As the nights draw in and the central heating gets
switched on, what could be nicer than curling up on the sofa with a good book? Why not take a look at the Richard and Judy Book Club Autumn 2016
reading list, there’s sure to be something here that takes your fancy. All 8
titles are available to borrow or reserve from your local Torfaen Library.
Fiona Barton – The Widow
Jean Taylor's life was
blissfully ordinary. Nice house, nice husband. Glen was all she'd ever wanted,
her Prince Charming. Until he became that man accused, that monster on the
front page. Jean was married to a man everyone thought capable of unimaginable evil.
But now Glen is dead and she's alone for the first time, free to tell her story
on her own terms. Jean Taylor is going to tell us what she knows.
Katarina Bivald – The Readers of Broken
Wheel Recommend
This is a book about books.
All sorts of books, from Little Women and Harry Potter to Jodi Picoult and Jane
Austen, from Stieg Larsson to Joyce Carol Oates to Proust. It's about the joy
and pleasure of books, about learning from and escaping into them, and possibly
even hiding behind them. It's about whether or not books are better than real
life. It's also a book about a Swedish girl called Sara, her elderly American
penfriend Amy and what happens when you land a very different kind of bookshop
in the middle of a town so broken it's almost beyond repair. Or is it?

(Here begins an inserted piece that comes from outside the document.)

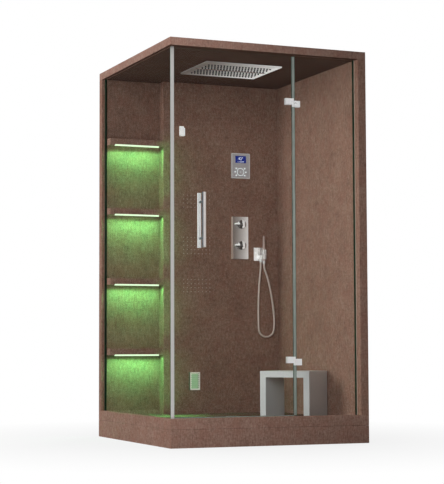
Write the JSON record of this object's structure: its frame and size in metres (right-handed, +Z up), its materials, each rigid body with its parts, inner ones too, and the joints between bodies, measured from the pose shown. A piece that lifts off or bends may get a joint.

Sharon Guskin – The Forgetting Time
A novel that spans life,
death and everything in between, 'The Forgetting Time' tells an unforgettable
story - about Noah, about love, and, above all, about the things we hold onto
when we have nothing else.
Anna Hope – The Ballroom
1911: Inside an
asylum at the edge of the Yorkshire Moors, where men and women are kept apart
by high walls and barred windows, there is a ballroom, vast and beautiful. For
one bright evening every week, they come together and dance. When John and Ella
meet, it is a dance that will change two lives forever.
Set over the
heatwave summer at the end of the Edwardian Era, The Ballroom is a tale of
unlikely love and dangerous obsession, of madness and sanity and of who gets to
decide which is which.
Gregg Hurwitz – Orphan X
'Do you need my help?' It
was always the first question he asked. They called him when they had nowhere
else to turn. As a boy he was chosen, then taken from the orphanage he called
home. Raised and trained as part of a top secret programme he was sent to the
worst places in the world to do the things his government denied any knowledge
of. Then he broke with the programme, using everything he'd learned to
disappear. He wanted to help the desperate and deserving. But now someone's on
his tail. Someone who has issues with his past. Someone who knows he was once
known simply as Orphan X.
Christobel Kent – The Loving Husband
Can you ever truly know the
one you love? Fran Hall and her husband Nathan live in a farmhouse on the edge
of the Fens with their two children. One February night, when Fran is woken by
her baby, she finds the bed empty beside her and Nathan gone. Searching the
house for him she makes a devastating discovery. As Fran finds herself under
intense police scrutiny, she and her two small children become more isolated as
she starts to doubt whether or not she really knew Nathan. Was he really the
loving husband that Fran had trusted him to be?
Paula McLain – Circling the Sun
Set in colonial Kenya during the 1920s, Circling the
Sun brings to life a fearless and
captivating woman—Beryl Markham, a record-setting aviator caught up in a
passionate love triangle with safari hunter Denys Finch Hatton and Karen
Blixen, who as Isak Dinesen wrote the classic memoir Out of Africa.
Susie Steiner – Missing Presumed
A young woman vanishes. A
smear of blood in the kitchen of the house she shares with her boyfriend
suggests a struggle. As soon as DS Manon Bradshaw sees the photograph of
missing Edith Hind - a beautiful Cambridge post-grad from a well-connected
family - she knows the case will be big. And she's right: pressure soon mounts
from the media and from on high. Can Manon see clearly enough to solve the
mystery of Edith's disappearance? Can she withstand intimidation from Sir Ian
Hind, Edith's father, who has friends in high places? When a body is found,
will it mean the end or just the beginning?